Adaptive Mesh Refinement for Characteristic Grids

TL;DR

This paper introduces an efficient Berger-Oliger adaptive mesh refinement algorithm for characteristic grids solving wave-like PDEs, improving implementation simplicity and resource management by recursing on null slices instead of individual cells.

Contribution

It presents a novel AMR algorithm that recurses on null slices, simplifying implementation and reducing memory overhead compared to previous cell-based methods.

Findings

The new algorithm is more space-efficient.

It achieves 2nd and 4th order global accuracy.

Code is publicly available under GPL.

Abstract

I consider techniques for Berger-Oliger adaptive mesh refinement (AMR) when numerically solving partial differential equations with wave-like solutions, using characteristic (double-null) grids. Such AMR algorithms are naturally recursive, and the best-known past Berger-Oliger characteristic AMR algorithm, that of Pretorius & Lehner (J. Comp. Phys. 198 (2004), 10), recurses on individual "diamond" characteristic grid cells. This leads to the use of fine-grained memory management, with individual grid cells kept in 2-dimensional linked lists at each refinement level. This complicates the implementation and adds overhead in both space and time.
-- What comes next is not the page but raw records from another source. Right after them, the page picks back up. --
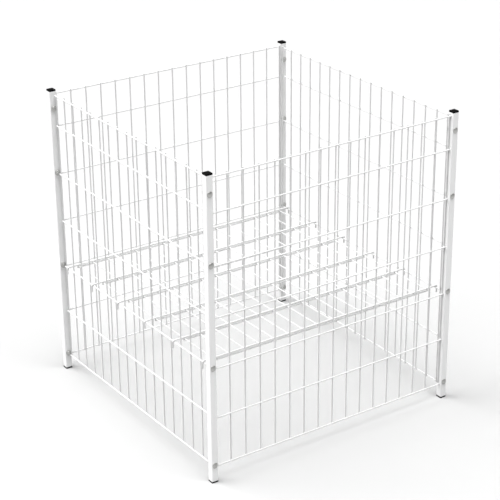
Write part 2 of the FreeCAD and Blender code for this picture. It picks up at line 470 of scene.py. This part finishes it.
room = bpy.data.worlds.new("studio_room")
room.use_nodes = True
backdrop = room.node_tree.nodes["Background"]
backdrop.inputs["Color"].default_value = (1, 1, 1, 1)
direction = add(room.node_tree, "TexCoord").outputs["Generated"]
height = add(room.node_tree, "SeparateXYZ", links={"Vector": direction}).outputs["Z"]
glow = add(room.node_tree, "MapRange",
           {"From Min": WALL_TOP, "From Max": CEILING_START,
            "To Min": WALL_GLOW, "To Max": CEILING_GLOW},
           {"Value": height})
room.node_tree.links.new(glow.outputs["Result"], backdrop.inputs["Strength"])
bpy.context.scene.world = room

for name, (azimuth, elevation, width, strength) in SOFT_BOXES.items():
    lamp = bpy.data.lights.new(name, "SUN")
    lamp.energy = strength
    lamp.angle = math.radians(width)
    turn, rise = math.radians(azimuth), math.radians(elevation)
    source = Vector((math.cos(turn) * math.cos(rise), math.sin(turn) * math.cos(rise),
                     math.sin(rise)))
    box = bpy.data.objects.new(name, lamp)
    box.rotation_euler = source.to_track_quat("Z", "Y").to_euler()
    bpy.context.collection.objects.link(box)


# ---- Camera ---------------------------------------------------------------------------------
# A long lens from the front left, five metres off and a metre and a half above the rim. The
# sizes in pixels are those of a square frame of 500 pixels.

CAMERA_PLACE = (-2.4956, -3.6342, 2.3933)
CAMERA_AZIMUTH = 35.717
CAMERA_ELEVATION = 24.472
FRAME_PIXELS = 500
FOCAL_PIXELS = 1626.0
CENTRE_PIXEL = (282.21, 266.68)
SENSOR_MM = 36.0

lens = bpy.data.cameras.new("camera")
lens.sensor_width = SENSOR_MM
lens.lens = FOCAL_PIXELS / FRAME_PIXELS * SENSOR_MM
lens.shift_x = 0.5 - CENTRE_PIXEL[0] / FRAME_PIXELS
lens.shift_y = CENTRE_PIXEL[1] / FRAME_PIXELS - 0.5
camera = bpy.data.objects.new("camera", lens)
camera.location = CAMERA_PLACE
camera.rotation_euler = (math.radians(90 - CAMERA_ELEVATION), 0, math.radians(-CAMERA_AZIMUTH))
bpy.context.collection.objects.link(camera)
bpy.context.scene.camera = camera
bpy.context.scene.view_settings.view_transform = "Standard"

low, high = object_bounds()
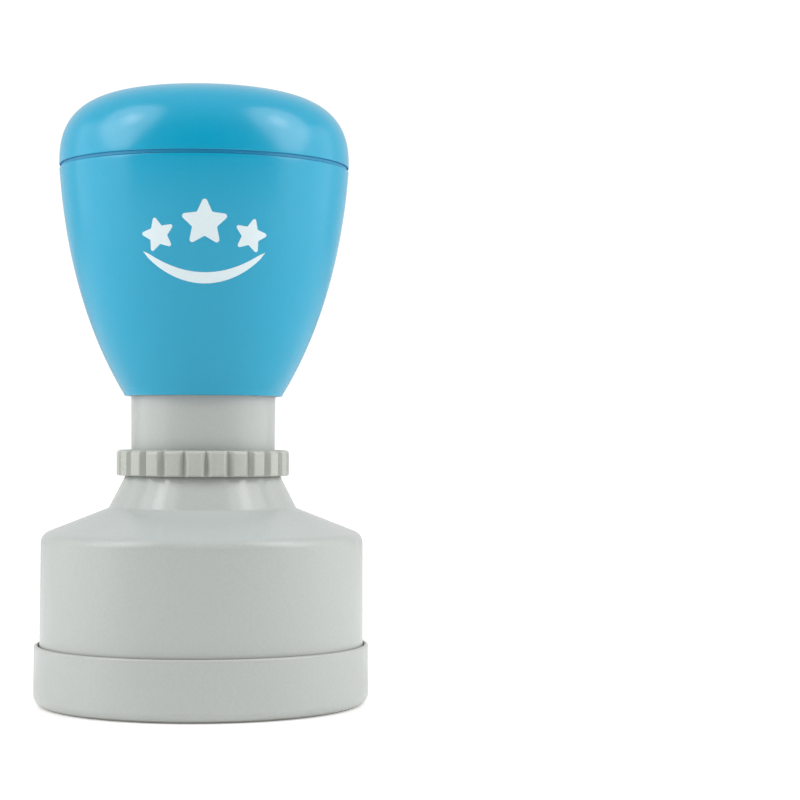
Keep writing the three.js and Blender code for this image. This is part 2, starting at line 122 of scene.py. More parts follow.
def softened(outline, steps=5):
    """A closed outline whose corners given with a third number are rounded to that size."""
    made = []
    count = len(outline)
    for i, corner in enumerate(outline):
        here = Vector(corner[:2])
        if len(corner) == 2:
            made.append(tuple(here))
            continue
        size = corner[2]
        back = (Vector(outline[i - 1][:2]) - here).normalized()
        ahead = (Vector(outline[(i + 1) % count][:2]) - here).normalized()
        half = back.angle(ahead) / 2
        centre = here + (back + ahead).normalized() * (size / math.sin(half))
        start = here + back * (size / math.tan(half)) - centre
        end = here + ahead * (size / math.tan(half)) - centre
        sweep = start.angle_signed(end)
        for k in range(steps + 1):
            spoke = start.copy()
            spoke.rotate(Matrix.Rotation(-sweep * k / steps, 2))
            made.append(tuple(centre + spoke))
    return made


# ---------------------------------------------------------------- meshes


def to_object(name, bm, sharp=40.0):
    """A smooth-shaded object from a bmesh in millimetres."""
    bmesh.ops.remove_doubles(bm, verts=bm.verts, dist=1e-5)
    bmesh.ops.recalc_face_normals(bm, faces=bm.faces)
    bmesh.ops.scale(bm, vec=(MM, MM, MM), verts=bm.verts)
    mesh = bpy.data.meshes.new(name)
    bm.to_mesh(mesh)
    bm.free()
    mesh.shade_smooth()
    mesh.set_sharp_from_angle(angle=math.radians(sharp))
    obj = bpy.data.objects.new(name, mesh)
    bpy.context.scene.collection.objects.link(obj)
    weighted = obj.modifiers.new("weighted_normals", "WEIGHTED_NORMAL")
    weighted.keep_sharp = True
    return obj


def on_circle(r, angle, z):
    return (r * math.cos(angle), r * math.sin(angle), z)


def spin(bm, outline, segments):
    """Turns an outline about the Z axis. It starts and ends on the axis, or else closes on itself."""
    rows = []
    for r, z in outline:
        if r < 1e-6:
            rows.append([bm.verts.new((0, 0, z))] * segments)
        else:
            turn = 2 * math.pi / segments
            rows.append([bm.verts.new(on_circle(r, turn * k, z)) for k in range(segments)])
    if outline[0][0] > 1e-6:
        rows.append(rows[0])
    bridge(bm, rows)


def bridge(bm, rows):
    """Faces between each closed row of vertices and the next."""
    for low, high in zip(rows, rows[1:]):
        for k in range(len(low)):
            n = (k + 1) % len(low)
            corners = list(dict.fromkeys((low[k], low[n], high[n], high[k])))
            if len(corners) > 2:
                bm.faces.new(corners)


def turned(name, outline, segments=ROUND, sharp=40.0):
    bm = bmesh.new()
    spin(bm, softened(outline), segments)
    return to_object(name, bm, sharp)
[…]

Here I describe a Berger-Oliger characteristic AMR algorithm which instead recurses on null \emph{slices}. This algorithm is very similar to the usual Cauchy Berger-Oliger algorithm, and uses relatively coarse-grained memory management, allowing entire null slices to be stored in contiguous arrays in memory. The algorithm is very efficient in both space and time. I describe discretizations yielding both 2nd and 4th order global accuracy. My code implementing the algorithm described here is included in the electronic supplementary materials accompanying this paper, and is freely available to other researchers under the terms of the GNU general public license.